Pick every line with "Blender" from the material below.

**Data listing**:
• • • • •

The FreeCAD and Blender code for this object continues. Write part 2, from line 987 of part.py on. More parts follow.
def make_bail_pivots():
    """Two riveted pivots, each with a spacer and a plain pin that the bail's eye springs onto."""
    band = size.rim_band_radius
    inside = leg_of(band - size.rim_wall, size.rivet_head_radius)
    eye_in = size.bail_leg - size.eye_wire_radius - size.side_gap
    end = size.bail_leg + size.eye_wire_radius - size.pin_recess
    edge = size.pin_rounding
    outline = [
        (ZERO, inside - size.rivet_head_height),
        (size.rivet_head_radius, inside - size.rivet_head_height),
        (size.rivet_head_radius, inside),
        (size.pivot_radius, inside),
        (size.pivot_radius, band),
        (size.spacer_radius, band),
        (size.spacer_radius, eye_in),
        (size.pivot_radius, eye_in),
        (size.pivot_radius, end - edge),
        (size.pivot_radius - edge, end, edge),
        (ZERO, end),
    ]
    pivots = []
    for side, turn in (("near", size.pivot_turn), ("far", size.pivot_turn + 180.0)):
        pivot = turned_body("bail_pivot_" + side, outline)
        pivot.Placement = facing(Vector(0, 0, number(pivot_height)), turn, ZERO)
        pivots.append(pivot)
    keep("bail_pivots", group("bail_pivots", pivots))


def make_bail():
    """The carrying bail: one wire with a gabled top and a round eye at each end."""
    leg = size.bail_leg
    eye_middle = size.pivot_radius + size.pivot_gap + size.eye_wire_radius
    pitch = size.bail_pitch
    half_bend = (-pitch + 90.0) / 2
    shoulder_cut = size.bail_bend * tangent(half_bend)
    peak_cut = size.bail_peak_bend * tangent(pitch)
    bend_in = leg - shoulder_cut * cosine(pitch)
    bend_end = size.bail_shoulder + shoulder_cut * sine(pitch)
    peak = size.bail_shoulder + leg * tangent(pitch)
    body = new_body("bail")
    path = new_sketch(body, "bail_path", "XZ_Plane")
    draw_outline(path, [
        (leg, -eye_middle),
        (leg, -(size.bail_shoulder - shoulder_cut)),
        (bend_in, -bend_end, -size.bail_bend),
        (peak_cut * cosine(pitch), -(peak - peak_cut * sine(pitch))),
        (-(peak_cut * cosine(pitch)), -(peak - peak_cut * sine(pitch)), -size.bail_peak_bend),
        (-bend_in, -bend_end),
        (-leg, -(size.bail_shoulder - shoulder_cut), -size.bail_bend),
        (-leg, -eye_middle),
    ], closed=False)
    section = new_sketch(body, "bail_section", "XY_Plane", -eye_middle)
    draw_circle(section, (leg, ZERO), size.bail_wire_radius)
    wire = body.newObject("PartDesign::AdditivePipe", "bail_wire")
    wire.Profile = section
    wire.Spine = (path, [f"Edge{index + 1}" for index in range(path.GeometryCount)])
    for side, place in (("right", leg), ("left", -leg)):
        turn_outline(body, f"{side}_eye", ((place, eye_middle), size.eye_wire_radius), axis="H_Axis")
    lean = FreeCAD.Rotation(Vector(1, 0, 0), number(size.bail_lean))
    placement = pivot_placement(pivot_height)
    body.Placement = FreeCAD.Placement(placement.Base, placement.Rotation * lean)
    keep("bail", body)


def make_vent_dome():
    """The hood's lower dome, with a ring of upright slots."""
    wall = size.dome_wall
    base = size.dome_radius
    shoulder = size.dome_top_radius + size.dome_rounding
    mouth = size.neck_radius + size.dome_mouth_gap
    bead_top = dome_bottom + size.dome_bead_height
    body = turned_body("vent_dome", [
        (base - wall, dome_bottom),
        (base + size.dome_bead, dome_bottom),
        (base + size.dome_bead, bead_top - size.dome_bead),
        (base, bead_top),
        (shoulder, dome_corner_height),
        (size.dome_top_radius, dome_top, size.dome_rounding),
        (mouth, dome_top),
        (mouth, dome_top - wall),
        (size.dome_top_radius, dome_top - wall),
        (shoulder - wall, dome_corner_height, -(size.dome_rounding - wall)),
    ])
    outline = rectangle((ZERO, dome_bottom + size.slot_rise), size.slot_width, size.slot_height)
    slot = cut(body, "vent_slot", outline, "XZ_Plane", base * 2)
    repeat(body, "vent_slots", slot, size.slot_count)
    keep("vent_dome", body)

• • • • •

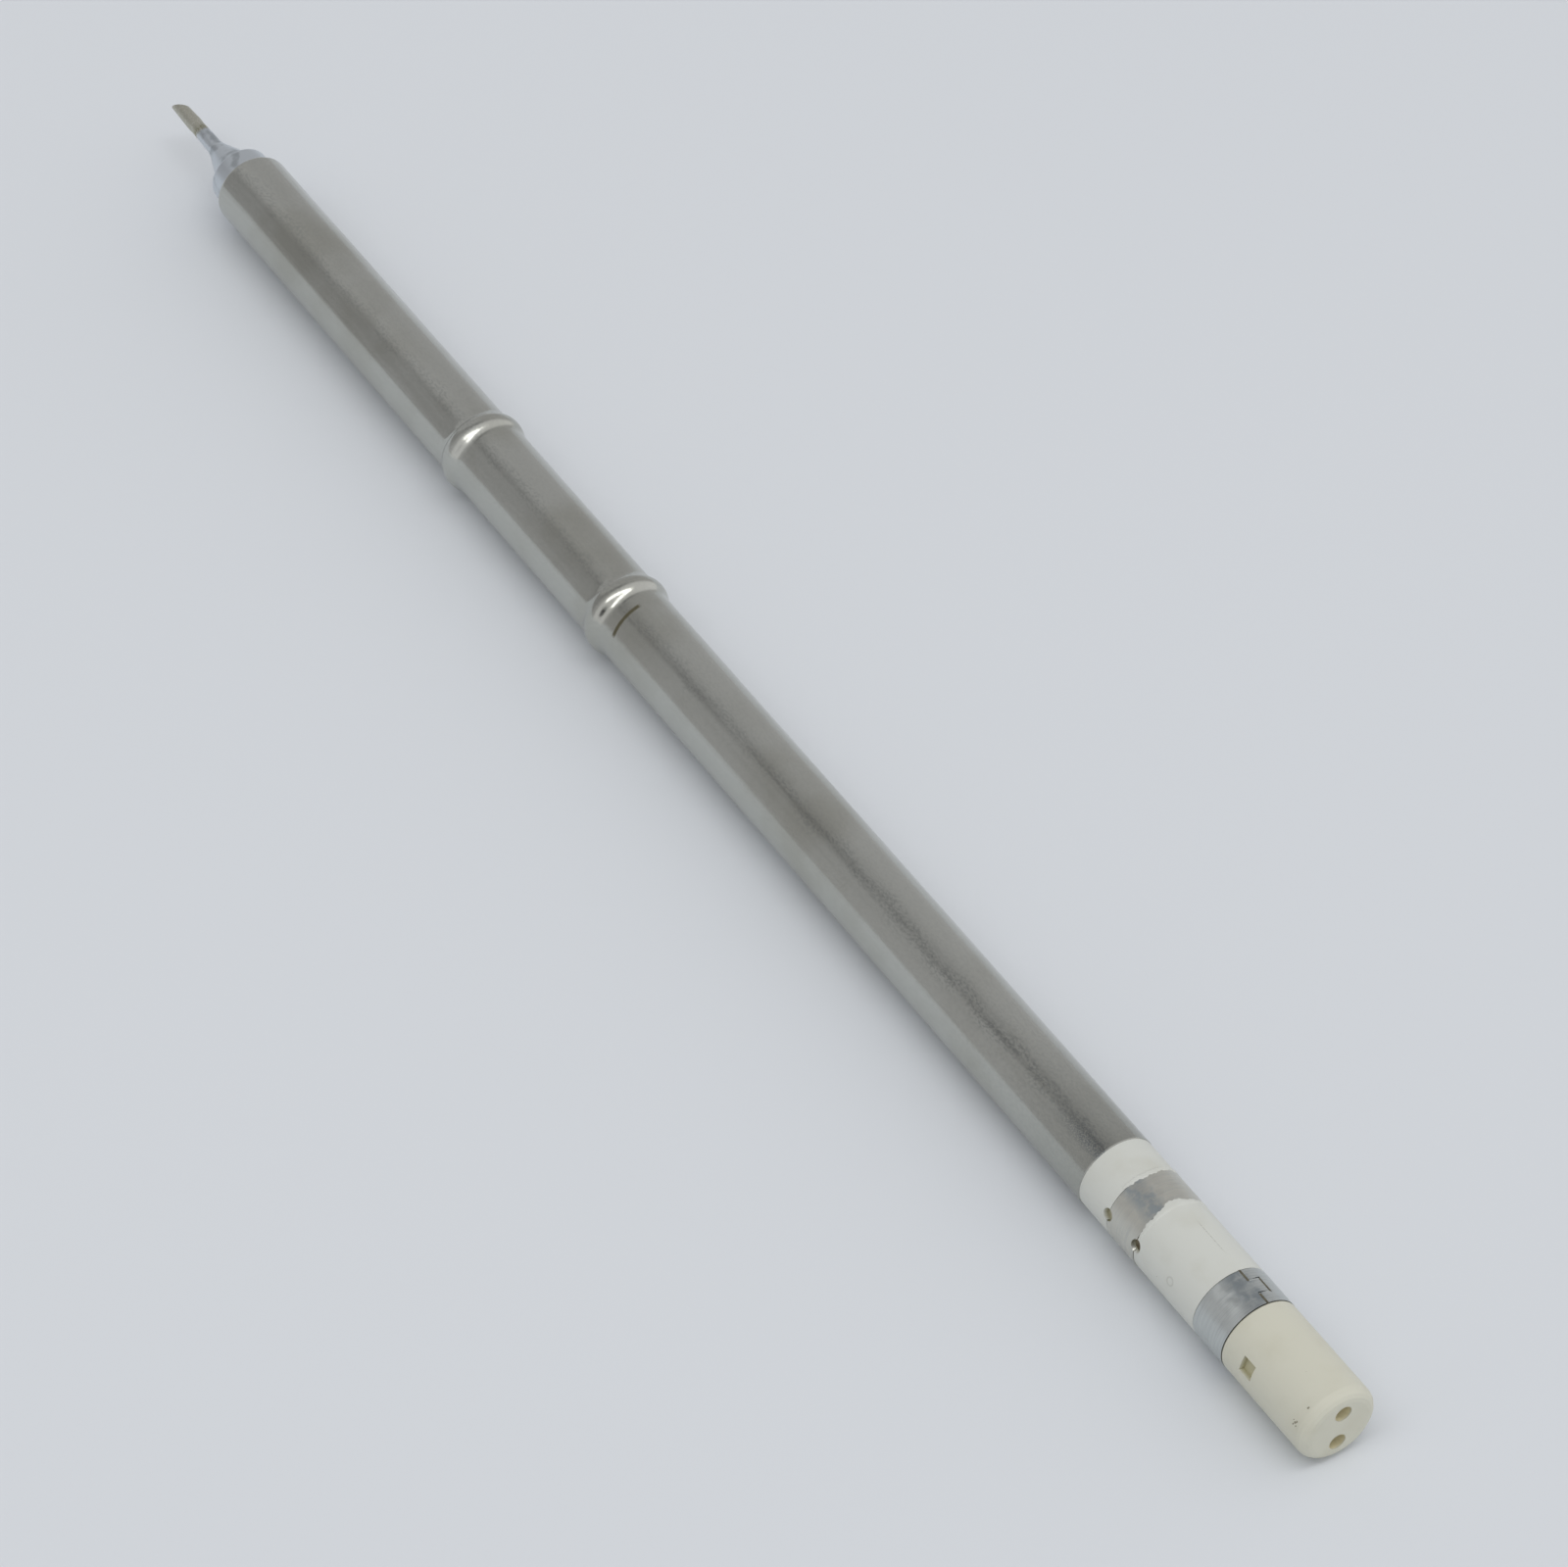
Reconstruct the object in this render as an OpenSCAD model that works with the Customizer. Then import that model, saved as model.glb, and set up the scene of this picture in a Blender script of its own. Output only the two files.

• • • • •

**Reply**:
The FreeCAD and Blender code for this object continues. Write part 2, from line 987 of part.py on. More parts follow.
Reconstruct the object in this render as an OpenSCAD model that works with the Customizer. Then import that model, saved as model.glb, and set up the scene of this picture in a Blender script of its own. Output only the two files.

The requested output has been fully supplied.